The human brain is like a muscle: the more you use it and exercise it, the stronger and more agile it gets. And like muscles, there are countless types of exercises you can do to keep your brain in good shape. One example is mindfulness meditation: a mental training practice that involves focusing your attention on fully experiencing the present moment, without judgment or dwelling on past or future worries.
As a form of meditation, mindfulness is involved in several religious and secular traditions, including Buddhism, Hinduism, and more recently, non-religious meditation as a practice for cultivating mental health and inner peace. People have been practicing mindfulness meditation for thousands of years, whether on their own or as part of a larger spiritual tradition.
In this article, we’ll review 5 science-backed benefits of mindfulness meditation.
Benefits of mindfulness meditation for your physical and mental health
Practicing mindfulness meditation on a regular basis offers the following benefits.
Helps manage and prevent depression
Mindfulness meditation teaches your brain how to observe and control negative emotions, so they do not control you. Studies suggest that practicing mindfulness helps relieve symptoms of depression and could even prevent them from returning in the future. In fact, many mental health professionals like to incorporate mindfulness meditation as a form of therapy to help clients become more aware and accepting of their thoughts.
Boosts memory and attention span
Mindfulness meditation asks you to focus your attention on the present moment and the present moment only. So with time and practice, mindfulness trains your brain to stay engaged in whatever activity you’re doing, instead of drifting off to unrelated thoughts.
Research shows that people who are trained in mindfulness have better short and long-term memory. For example, one study showed that those who participated in mindfulness meditation training were more likely to recall information than those who took part in a creative writing course.
The results of the study also suggested that those who meditated showed changes in the hippocampus – a region of the brain responsible for processing and retrieving – which didn’t happen in the creative writing group.
Lowers stress and anxiety
Perhaps the most well-known benefit of mindfulness meditation is its ability to quickly lower stress and reduce symptoms of anxiety. But what many people don’t know is that practicing mindfulness can actually change structures within the brain.
In one 2011 study by researchers at Harvard University using magnetic resonance imaging technology (MRI), participants who went through eight weeks of mindfulness-based therapy showed brain changes in areas responsible for regulating emotions. The same participants also displayed decreased activity areas of the brain associated with fear, stress, and anxiety.
Read more about mindfulness and mental health here.
Helps relieve pain
Mindfulness meditation is not just great for your mental health; it’s also a fantastic tool for managing chronic pain. How you feel and perceive pain is connected to your state of mind. For instance, people who have depression can develop unexplained physical pain. And, by the same token, chronic pain has been shown to worsen depressive symptoms.
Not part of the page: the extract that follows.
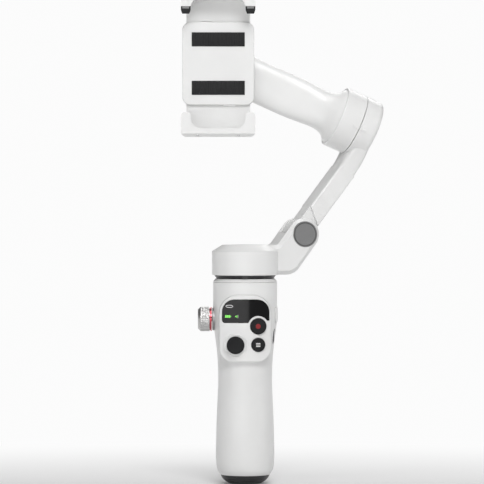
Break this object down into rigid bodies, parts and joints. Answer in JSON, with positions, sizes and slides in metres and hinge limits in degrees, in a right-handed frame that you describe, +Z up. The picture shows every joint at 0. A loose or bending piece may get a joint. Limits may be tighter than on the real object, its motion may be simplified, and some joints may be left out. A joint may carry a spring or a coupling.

There are several ways mindfulness meditation helps with pain. For starters, sitting down to meditate causes your brain to release endorphins, which act as the body’s natural pain relievers. It also trains your brain to go into a calmer state of mind, helping your muscles relax and easing tension.
Mindfulness meditation has been shown to help with:
- Headaches and migraine
- Low back pain
- Menstrual cramps and premenstrual syndrome (PMS)
- Knee pain
- Arthritis pain
- Osteoarthritis pain
Increases self-esteem and assertiveness
Mindfulness meditation can boost your self-awareness and increase your self-esteem by helping you accept and embrace every part of yourself. It helps you realize that many of your doubts and insecurities are not worth holding onto, so you start relating to yourself from a place of love and kindness, rather than ego and criticism.
Plus, one study published in the journal Mindfulness showed that those who underwent a three-week training on mindfulness and self-compassion experienced a significant reduction in body shame and dissatisfaction.